De ces sabotages, l’Allemagne tire une plus-value morale à peu de frais : la part de l’armement dans ses exportations globales est minime par rapport à ce qu’elle représente dans le bilan du commerce extérieur de la France. Elle peut donc se prévaloir d’une moralité exemplaire de marchande de canons et autres joujoux létaux de haute technologie, ne vendant qu’à des clients triés sur le volet. Les quelques milliers d’emplois perdus en Allemagne par les refus d’exportation d’armement vers des pays « douteux » ne sont pas un drame dans un pays de quasi plein-emploi, où les salariés de l’armement trouveront aisément à se reconvertir dans le secteur civil. De plus, à moyen terme, snober les monarchies du Golfe peut générer des bénéfices autrement plus juteux dans les relations économiques avec leur ennemi juré, l’Iran, de retour dans le jeu international après la signature de l’accord nucléaire avec les Occidentaux. C’est plus ennuyeux, en revanche, pour une France qui a déjà dû encaisser les pertes, en chiffres d’affaires et en emplois, de la non-livraison des frégates à la Russie, et dont les choix politiques et stratégiques favorisent les régimes sunnites, au Machrek comme au Maghreb, gros consommateurs d’armes françaises.

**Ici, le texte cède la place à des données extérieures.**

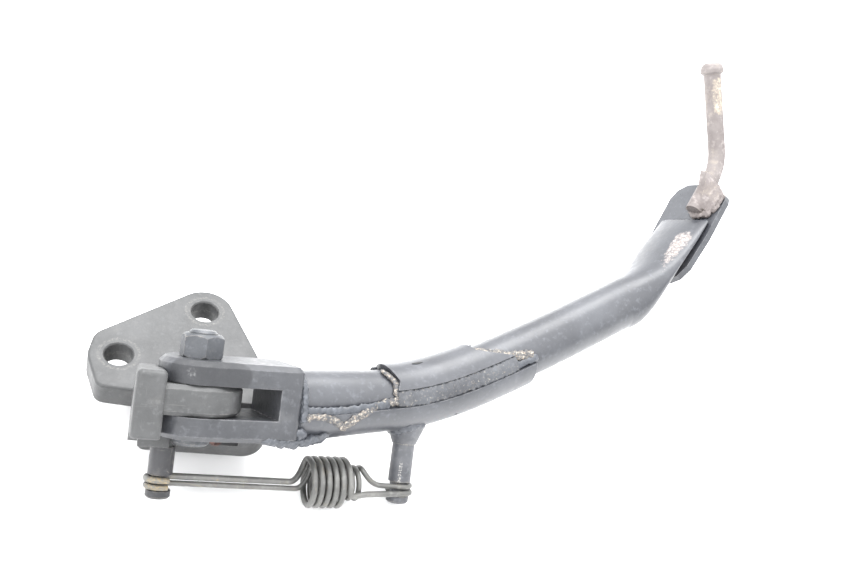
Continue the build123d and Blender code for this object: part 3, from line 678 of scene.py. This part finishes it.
bm = bmesh.new()
bmesh.ops.create_grid(bm, x_segments=8, y_segments=8, size=3.0)
floor_mesh = bpy.data.meshes.new("floor")
bm.to_mesh(floor_mesh)
bm.free()
floor = bpy.data.objects.new("floor", floor_mesh)
floor.location = (0.1, 0.0, Vector(CAD_BOX[0]).z - FLOOR_GAP)
bpy.context.scene.collection.objects.link(floor)
g = new_material("floor_white")
mottle = g.ramp(g.noise(scale=9, detail=6, rough=0.6), span=(0.3, 0.8))
g.feed(g.shader.inputs["Base Color"], g.mix(mottle, (0.80, 0.80, 0.80), (0.88, 0.88, 0.875)))
g.shader.inputs["Roughness"].default_value = 0.6
floor_mesh.materials.append(g.owner)

# ------------------------------------------------------------------ world: brighter overhead
world = bpy.data.worlds.new("studio")
bpy.context.scene.world = world
g = Graph(world, "ShaderNodeOutputWorld", "ShaderNodeBackground", "Generated")
height = g.add("ShaderNodeSeparateXYZ", {0: g.coords}).outputs["Z"]
strength = g.ramp(height, span=(-0.05, 0.95), to=(1.6, 4.2))
g.shader.inputs["Color"].default_value = (0.985, 0.99, 1.0, 1)
g.feed(g.shader.inputs["Strength"], strength)


# ------------------------------------------------------------------ lights
def area(name, *, location, target, size, power):
    light = bpy.data.lights.new(name, "AREA")
    light.shape = "RECTANGLE"
    light.size, light.size_y = size
    light.energy = power
    obj = bpy.data.objects.new(name, light)
    obj.location = location
    aim = Vector(target) - Vector(location)
    obj.rotation_euler = aim.to_track_quat("-Z", "Y").to_euler()
    bpy.context.scene.collection.objects.link(obj)


area("key_top", location=(0.05, 0.45, 0.75), target=(0.06, 0.03, 0), size=(0.8, 0.5), power=9)
area("fill_left", location=(-0.6, -0.4, 0.5), target=(0.05, 0.0, 0), size=(0.4, 0.4), power=2)

# ------------------------------------------------------------------ camera (pivot frame)
CAMERA_AT = (-25.9, -366.9, 49.4)
forward = Vector((0.282, 0.959, 0.0)).normalized()
right = Vector((0.952, -0.280, 0.122))
right = (right - forward * right.dot(forward)).normalized()
up = right.cross(forward)

camera_data = bpy.data.cameras.new("cam")
camera_data.sensor_width = 36.0
camera_data.lens = 41.860465
camera_data.clip_start = 0.01
camera = bpy.data.objects.new("cam", camera_data)
axes = Matrix((tilt(*right), tilt(*up), -tilt(*forward)))
camera.matrix_world = axes.transposed().to_4x4()
camera.location = from_pivot(*CAMERA_AT)
bpy.context.scene.collection.objects.link(camera)
bpy.context.scene.camera = camera
bpy.context.scene.view_settings.view_transform = "Standard"
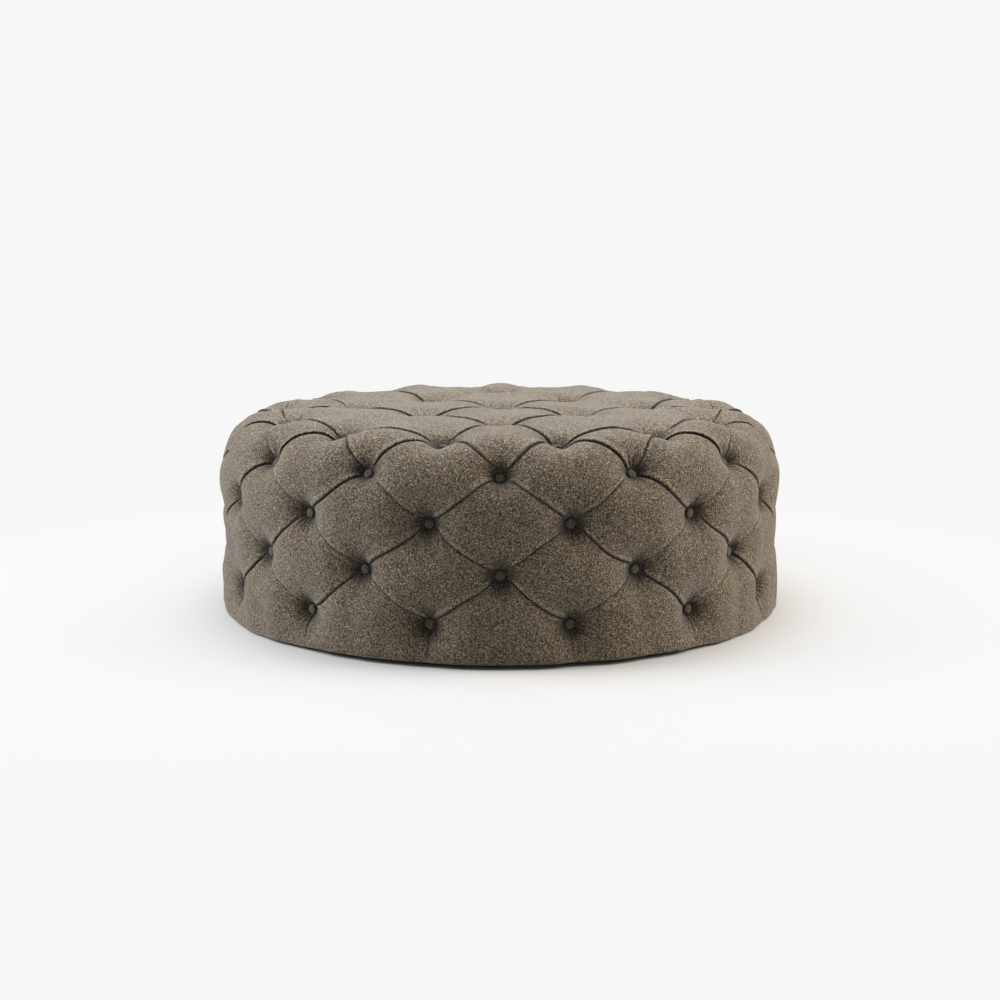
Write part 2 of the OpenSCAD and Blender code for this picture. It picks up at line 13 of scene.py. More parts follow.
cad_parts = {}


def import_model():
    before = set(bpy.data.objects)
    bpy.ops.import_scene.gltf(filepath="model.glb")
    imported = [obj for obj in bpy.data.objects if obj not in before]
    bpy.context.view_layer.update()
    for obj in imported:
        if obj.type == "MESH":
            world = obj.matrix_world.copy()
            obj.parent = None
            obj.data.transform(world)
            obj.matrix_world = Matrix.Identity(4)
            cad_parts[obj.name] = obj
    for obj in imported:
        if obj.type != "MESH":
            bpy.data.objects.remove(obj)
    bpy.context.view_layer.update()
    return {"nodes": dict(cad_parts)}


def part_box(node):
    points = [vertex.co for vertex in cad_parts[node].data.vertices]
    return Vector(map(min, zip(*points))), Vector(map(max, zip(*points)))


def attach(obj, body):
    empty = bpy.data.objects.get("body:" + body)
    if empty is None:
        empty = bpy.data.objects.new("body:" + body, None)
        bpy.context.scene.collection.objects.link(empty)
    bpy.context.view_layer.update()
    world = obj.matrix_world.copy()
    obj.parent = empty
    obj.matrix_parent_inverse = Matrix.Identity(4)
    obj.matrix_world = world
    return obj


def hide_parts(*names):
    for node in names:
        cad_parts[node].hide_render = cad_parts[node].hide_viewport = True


LOG = logging.getLogger("pouf")
BODY = "root"
TINY = 1e-9
SMALL = 1e-6

Colour = tuple[float, float, float]
Waves = tuple[tuple[float, float, float, float], ...]


class Fold(Enum):
    """Which side of a crease a puff has: the one that folds over, or the one that goes under."""

    OVER = "over"
    UNDER = "under"


def smooth_least(a: np.ndarray, b: np.ndarray, width: float) -> np.ndarray:
    """The lesser of two heights, rounded over a width where they cross."""
    share = np.clip(0.5 + 0.5 * (b - a) / width, 0.0, 1.0)
    return b + (a - b) * share - width * share * (1 - share)


def eased(share: np.ndarray) -> np.ndarray:
    """A share kept between zero and one, with a soft start and end."""
    share = np.clip(share, 0.0, 1.0)
    return share**2 * (3 - 2 * share)


def bell(distance: np.ndarray, width: float, power: float = 2) -> np.ndarray:
    """A share that falls from one at no distance, and the more squarely the higher the power."""
    return np.exp(-((distance / width) ** power))


def stronger(a: np.ndarray, b: np.ndarray) -> np.ndarray:
    """Whichever of two values lies further from zero."""
    return np.where(np.abs(b) > np.abs(a), b, a)


def mixed(a: np.ndarray, b: np.ndarray, share: np.ndarray) -> np.ndarray:
    """Points between two points or lists of points, one for each share."""
    return a + (b - a) * share[:, None]


def between(ends: tuple[float, float], share: float) -> float:
    """A value at a share of the way from one end to the other."""
    return ends[0] + (ends[1] - ends[0]) * share


def lengths(rows: np.ndarray) -> np.ndarray:
    """Length of each row, never quite zero, so that it can be divided by."""
    return np.maximum(np.linalg.norm(rows, axis=1), TINY)


def unit(rows: np.ndarray) -> np.ndarray:
    """Rows brought to a length of one."""
    return rows / lengths(rows)[:, None]


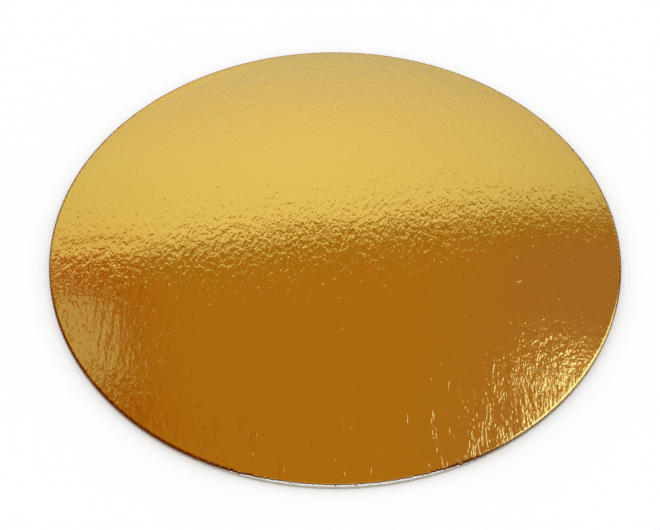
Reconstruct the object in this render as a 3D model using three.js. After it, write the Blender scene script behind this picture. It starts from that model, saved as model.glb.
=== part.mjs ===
// Round cake board: one disc of thick solid card, faced with gold foil and die-cut through.
// Millimetres, +Z up. The origin is the middle of the underside, so the board lies on Z = 0.
import * as THREE from "three";

// Driving dimensions
const BOARD_DIAMETER = 254.0; // across the widest line of the cut wall
const BOARD_THICKNESS = 3.0; // card and foil together
const ROLLOVER_DEPTH = 0.55; // how far the die draws the foil down over the top edge
const ROLLOVER_WIDTH = 0.85; // how far in from the wall the face starts to fall
const SHEARED_BAND = 0.6; // upright band of clean cut just under the rolled foil
const TEAR_TAPER = 0.12; // how much wider the torn card is than the clean cut above it
const LOWER_BULGE = 0.35; // height of the soft outward swell of the torn plies
const FOOT_RADIUS = 0.25; // round where the wall meets the underside
const ARC_STEPS = 6; // straight steps in each quarter arc
const TURN_STEPS = 192; // steps round the disc

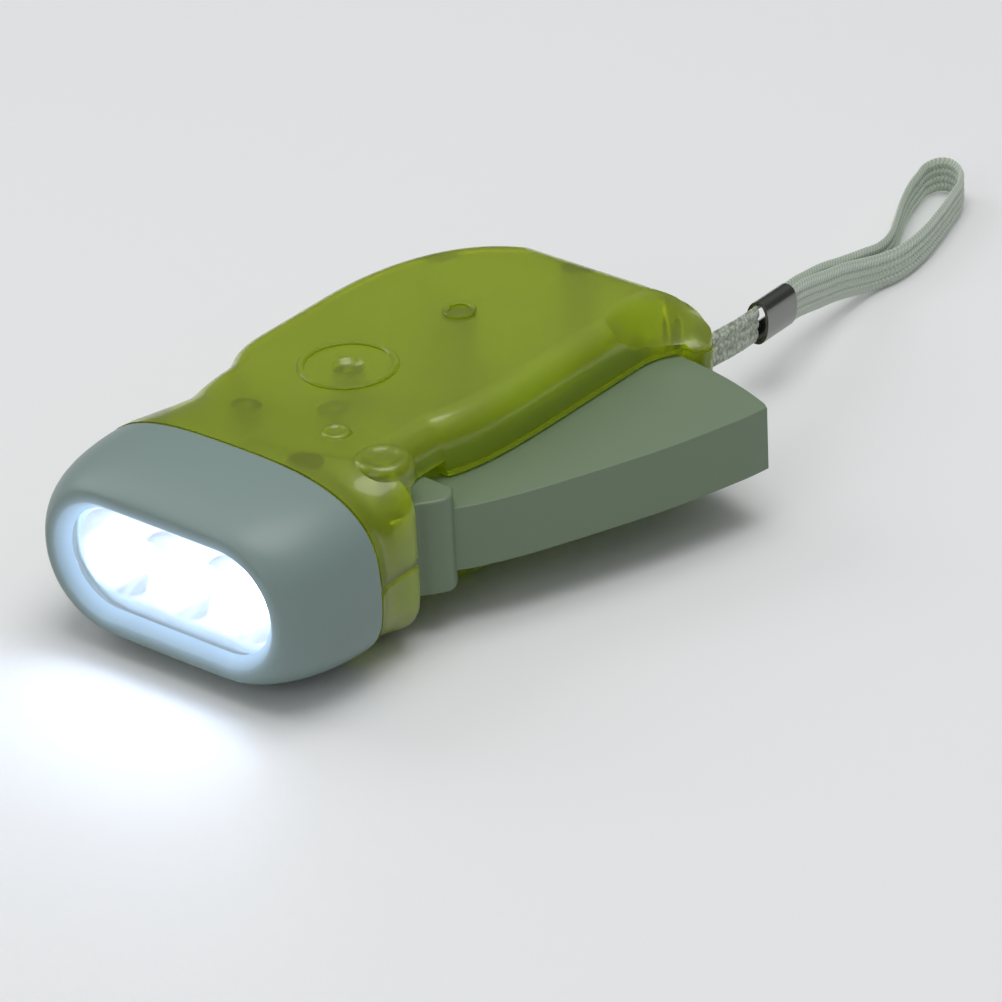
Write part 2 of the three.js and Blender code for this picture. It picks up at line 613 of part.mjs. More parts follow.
function addHousing() {
  const { first, second } = gearPlaces;
  const roof = shellTop - wall / 2;
  const upper = halfHousing(1);
  const lower = halfHousing(-1);
  const half = fitGap / 2;
  const upperPosts = screwPlaces.map((p) => postAt(p, post.radius, seamHeight + half, shellTop + headRise));
  upperPosts.push(
    postAt(first, post.axle, level.firstWheel + firstWheel.thickness + fitGap, roof),
    postAt(second, post.axle, level.secondWheel + secondWheel.thickness + fitGap, roof),
    postAt(rotorAxis, post.axle, rotorPinionTop() + fitGap, roof),
    postAt(pivot, pivotBoss.radius, hub.top + fitGap, roof),
    postAt(strapPin, 2 * strap.pin, seamHeight + strap.slotHeight / 2, roof),
  );
  const lowerPosts = screwPlaces.map((p) => postAt(p, post.radius, 0, seamHeight - half));
  lowerPosts.push(
    postAt(first, post.axle, wall / 2, level.firstPinion - fitGap),
    postAt(second, post.slim, wall / 2, level.secondPinion - fitGap),
    postAt(rotorAxis, post.slim, wall / 2, stator.bottom + fitGap),
    postAt(pivot, spring.post, wall / 2, hub.bottom - fitGap),
    postAt(strapPin, 2 * strap.pin, wall / 2, seamHeight - strap.slotHeight / 2),
    ...cellCradle(),
  );
  const pins = [[first, axleRadius], [second, axleRadius], [rotorAxis, axleRadius], [pivot, pivot.pinRadius],
    [strapPin, strap.pin]];
  const bores = pins.map(([p, radius]) => postAt(p, radius + runGap, wall, shellTop - wall));
  const windows = [leverChannel(), strapSlot(), switchWindow(), ...bores];
  addPiece('upper_shell', cut(
    join(upper.shell, join(...upperPosts).intersect(upper.outer), ...topRings()),
    ...windows,
    ...topDimples(),
    ...screwPlaces.map((p) => rod(p.x, p.y, screw.shank + runGap, -overrun, screwTop + fitGap, facets.small)),
  ), 'shell');
  const springRoom = rod(pivot.x, pivot.y, spring.coil + spring.wire + fitGap, wall, hub.bottom);
  addPiece('lower_shell', cut(
    join(cut(lower.shell, springRoom), join(...lowerPosts).intersect(lower.outer)),
    ...windows,
    ...screwPlaces.map((p) => rod(p.x, p.y, screw.shank + runGap, -overrun, shellTop, facets.small)),
    ...screwPlaces.map((p) => postAt(p, screw.head + runGap, -overrun, screwSeat)),
  ), 'shell');
}

function rotorPinionTop() {
  return level.secondWheel + secondWheel.thickness + fitGap;
}

// A round post or hole at a place
function postAt(place, radius, bottom, top) {
  return rod(place.x, place.y, radius, bottom, top, facets.post);
}

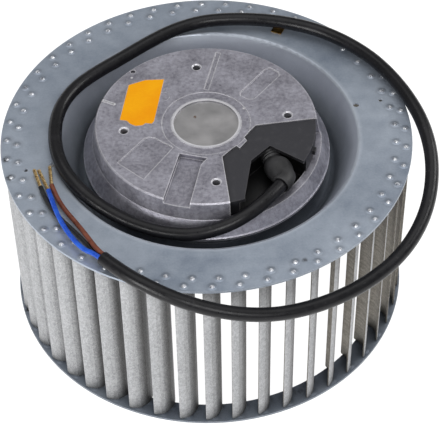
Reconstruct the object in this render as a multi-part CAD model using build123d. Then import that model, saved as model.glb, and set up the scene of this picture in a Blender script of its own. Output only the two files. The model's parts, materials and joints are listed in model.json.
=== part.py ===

Sans le proclamer officiellement, mais en inscrivant avec constance et détermination ce choix politique dans l’action quotidienne, Angela Merkel a fait une croix sur un demi-siècle de relation franco-allemande. Elle agit seule, en fonction des rapports de force qu’elle établit sur chacun des terrains d’affrontement qui surgit, avec la France si elle se plie à ses vues, sinon sans elle voire contre elle. Elle ne craint pas d’être isolée au sein de l’UE, comme elle l’a été sur la question des migrants, puisque faute d’union entre eux, les 28 sont contraints, bon gré mal gré, de la suivre. Merkel est assurée de se succéder à elle-même lors des élections législatives de l’automne 2017 : même si elle progresse de manière spectaculaire, faute de possibles alliances, la droite antimigrants et antieuropéenne de l’AfD ne sera pas en mesure d’empêcher l’actuelle coalition de se maintenir au pouvoir, alors que le SPD n’apparaît pas capable de lui disputer la prééminence au sein de cette dernière. Elle n’a donc aucune raison de faire le moindre cadeau à un président français dont elle est persuadée qu’il ne sera bientôt plus en poste.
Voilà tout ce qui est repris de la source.